#### [Written instruction]
Repeat the listing in full, exactly as it stands.

#### [Provided material]
>>>

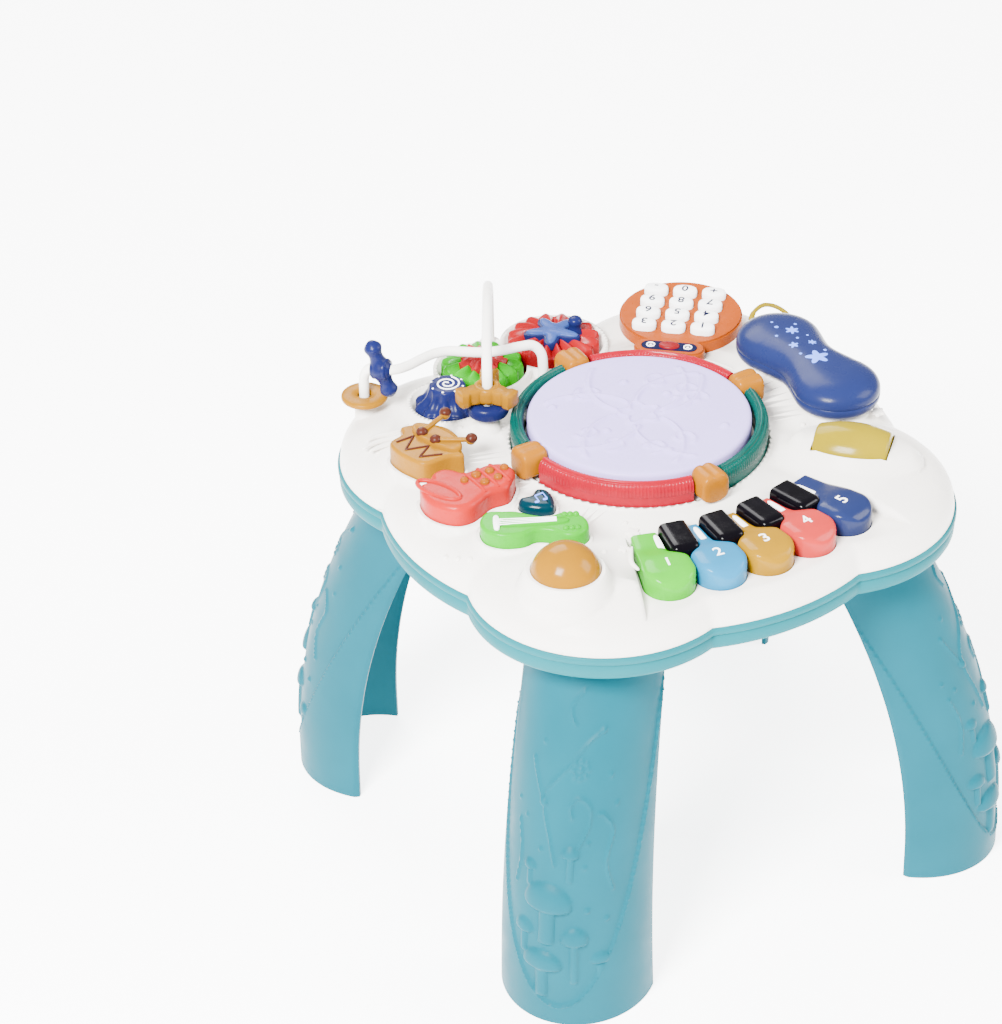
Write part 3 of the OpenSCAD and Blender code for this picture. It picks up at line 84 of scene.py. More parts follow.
@dataclass(frozen=True)
class Finish:
    """A moulded or metal surface with clouded colour, a fine grain and uneven polish.

    mottle is the share by which the colour varies, cloud_mm how far across its clouds are, grain_mm and grain
    the size and strength of the bumps, and depth how much light goes in.
    """

    name: str
    rgb: tuple[int, int, int]
    gloss: Gloss = Gloss.GLOSSY
    mottle: float = 0.05
    cloud_mm: float = 24.0
    grain_mm: float = 0.9
    grain: float = 0.12
    metal: float = 0.0
    depth: float = 0.0

    def material(self) -> bpy.types.Material:
        """Makes the material, or returns the one made before.

        Returns:
            A node material whose patterns lie on Object coordinates.
        """
        label = "look_" + self.name
        known = bpy.data.materials.get(label)
        if known:
            return known
        mat = bpy.data.materials.new(label)
        mat.use_nodes = True
        tree = mat.node_tree
        shader = tree.nodes["Principled BSDF"]
        coords = tree.nodes.new("ShaderNodeTexCoord")

        def noise(size_mm: float, detail: float) -> bpy.types.Node:
            """A noise over the object's own coordinates.

            Args:
                size_mm: about how far across its features are.
                detail: how many finer layers it has.

            Returns:
                The noise node.
            """
            node = tree.nodes.new("ShaderNodeTexNoise")
            node.inputs["Scale"].default_value = 1000 / size_mm
            node.inputs["Detail"].default_value = detail
            tree.links.new(coords.outputs["Object"], node.inputs["Vector"])
            return node

        base = np.array(linear(self.rgb))
        ramp = tree.nodes.new("ShaderNodeValToRGB")
        ramp.color_ramp.elements[0].position = 0.3
        ramp.color_ramp.elements[1].position = 0.7
        ramp.color_ramp.elements[0].color = (*np.clip(base * (1 - self.mottle), 0, 1), 1)
        ramp.color_ramp.elements[1].color = (*np.clip(base * (1 + self.mottle), 0, 1), 1)
        tree.links.new(noise(self.cloud_mm, 3).outputs["Fac"], ramp.inputs["Fac"])
        tree.links.new(ramp.outputs["Color"], shader.inputs["Base Color"])
        rough, coat, specular = self.gloss.value
        shader.inputs["Specular IOR Level"].default_value = specular
        polish = tree.nodes.new("ShaderNodeMapRange")
        polish.inputs["From Min"].default_value = 0.3
        polish.inputs["From Max"].default_value = 0.7
        polish.inputs["To Min"].default_value = max(rough - 0.04, 0.02)
        polish.inputs["To Max"].default_value = rough + 0.06
        tree.links.new(noise(self.cloud_mm * 0.35, 4).outputs["Fac"], polish.inputs["Value"])
        tree.links.new(polish.outputs["Result"], shader.inputs["Roughness"])
        bump = tree.nodes.new("ShaderNodeBump")
        bump.inputs["Strength"].default_value = self.grain
        bump.inputs["Distance"].default_value = 0.0002
        tree.links.new(noise(self.grain_mm, 2).outputs["Fac"], bump.inputs["Height"])
        tree.links.new(bump.outputs["Normal"], shader.inputs["Normal"])
        shader.inputs["Metallic"].default_value = self.metal
        shader.inputs["Coat Weight"].default_value = coat
        shader.inputs["Coat Roughness"].default_value = 0.08
        if self.depth:
            shader.inputs["Subsurface Weight"].default_value = self.depth
            shader.inputs["Subsurface Radius"].default_value = (0.004, 0.003, 0.003)
            shader.inputs["Subsurface Scale"].default_value = 1.0
        return mat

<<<

#### [The answer]
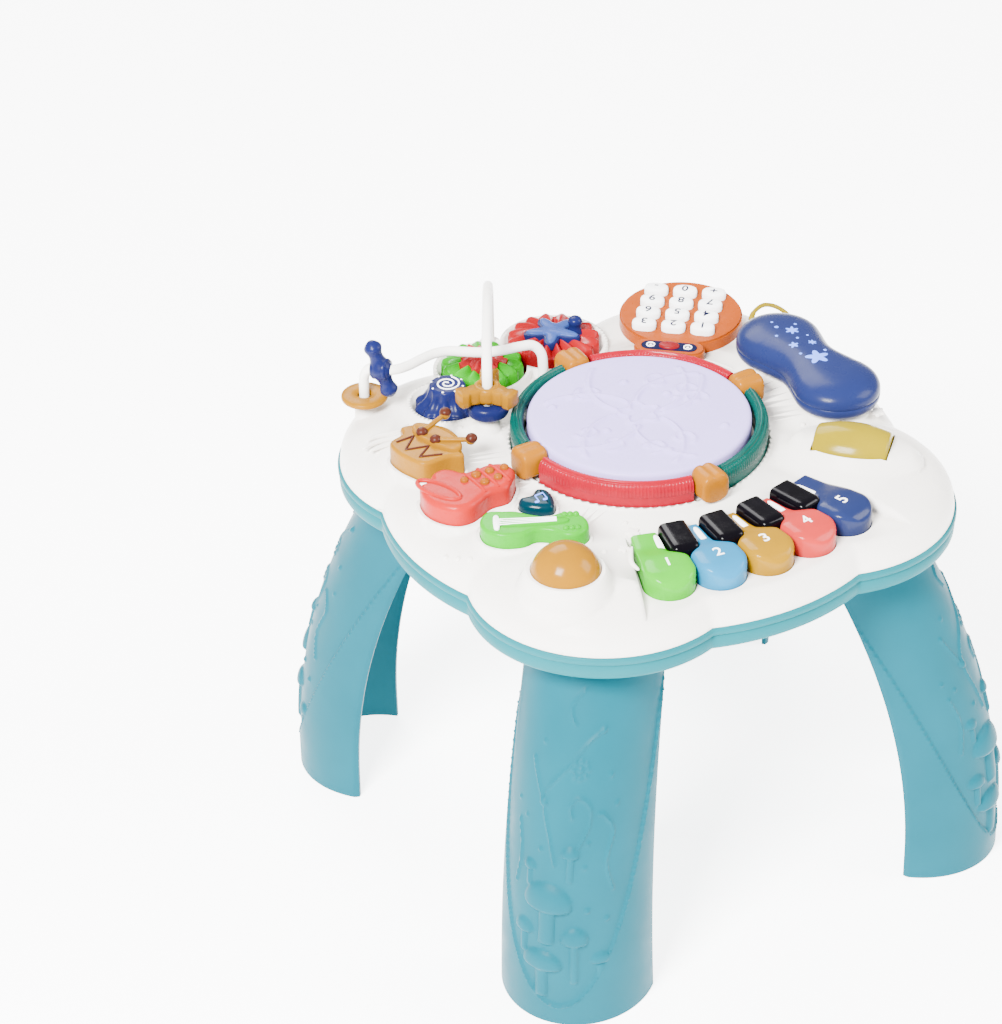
Write part 3 of the OpenSCAD and Blender code for this picture. It picks up at line 84 of scene.py. More parts follow.
@dataclass(frozen=True)
class Finish:
    """A moulded or metal surface with clouded colour, a fine grain and uneven polish.

    mottle is the share by which the colour varies, cloud_mm how far across its clouds are, grain_mm and grain
    the size and strength of the bumps, and depth how much light goes in.
    """

    name: str
    rgb: tuple[int, int, int]
    gloss: Gloss = Gloss.GLOSSY
    mottle: float = 0.05
    cloud_mm: float = 24.0
    grain_mm: float = 0.9
    grain: float = 0.12
    metal: float = 0.0
    depth: float = 0.0

    def material(self) -> bpy.types.Material:
        """Makes the material, or returns the one made before.

        Returns:
            A node material whose patterns lie on Object coordinates.
        """
        label = "look_" + self.name
        known = bpy.data.materials.get(label)
        if known:
            return known
        mat = bpy.data.materials.new(label)
        mat.use_nodes = True
        tree = mat.node_tree
        shader = tree.nodes["Principled BSDF"]
        coords = tree.nodes.new("ShaderNodeTexCoord")

        def noise(size_mm: float, detail: float) -> bpy.types.Node:
            """A noise over the object's own coordinates.

            Args:
                size_mm: about how far across its features are.
                detail: how many finer layers it has.

            Returns:
                The noise node.
            """
            node = tree.nodes.new("ShaderNodeTexNoise")
            node.inputs["Scale"].default_value = 1000 / size_mm
            node.inputs["Detail"].default_value = detail
            tree.links.new(coords.outputs["Object"], node.inputs["Vector"])
            return node

        base = np.array(linear(self.rgb))
        ramp = tree.nodes.new("ShaderNodeValToRGB")
        ramp.color_ramp.elements[0].position = 0.3
        ramp.color_ramp.elements[1].position = 0.7
        ramp.color_ramp.elements[0].color = (*np.clip(base * (1 - self.mottle), 0, 1), 1)
        ramp.color_ramp.elements[1].color = (*np.clip(base * (1 + self.mottle), 0, 1), 1)
        tree.links.new(noise(self.cloud_mm, 3).outputs["Fac"], ramp.inputs["Fac"])
        tree.links.new(ramp.outputs["Color"], shader.inputs["Base Color"])
        rough, coat, specular = self.gloss.value
        shader.inputs["Specular IOR Level"].default_value = specular
        polish = tree.nodes.new("ShaderNodeMapRange")
        polish.inputs["From Min"].default_value = 0.3
        polish.inputs["From Max"].default_value = 0.7
        polish.inputs["To Min"].default_value = max(rough - 0.04, 0.02)
        polish.inputs["To Max"].default_value = rough + 0.06
        tree.links.new(noise(self.cloud_mm * 0.35, 4).outputs["Fac"], polish.inputs["Value"])
        tree.links.new(polish.outputs["Result"], shader.inputs["Roughness"])
        bump = tree.nodes.new("ShaderNodeBump")
        bump.inputs["Strength"].default_value = self.grain
        bump.inputs["Distance"].default_value = 0.0002
        tree.links.new(noise(self.grain_mm, 2).outputs["Fac"], bump.inputs["Height"])
        tree.links.new(bump.outputs["Normal"], shader.inputs["Normal"])
        shader.inputs["Metallic"].default_value = self.metal
        shader.inputs["Coat Weight"].default_value = coat
        shader.inputs["Coat Roughness"].default_value = 0.08
        if self.depth:
            shader.inputs["Subsurface Weight"].default_value = self.depth
            shader.inputs["Subsurface Radius"].default_value = (0.004, 0.003, 0.003)
            shader.inputs["Subsurface Scale"].default_value = 1.0
        return mat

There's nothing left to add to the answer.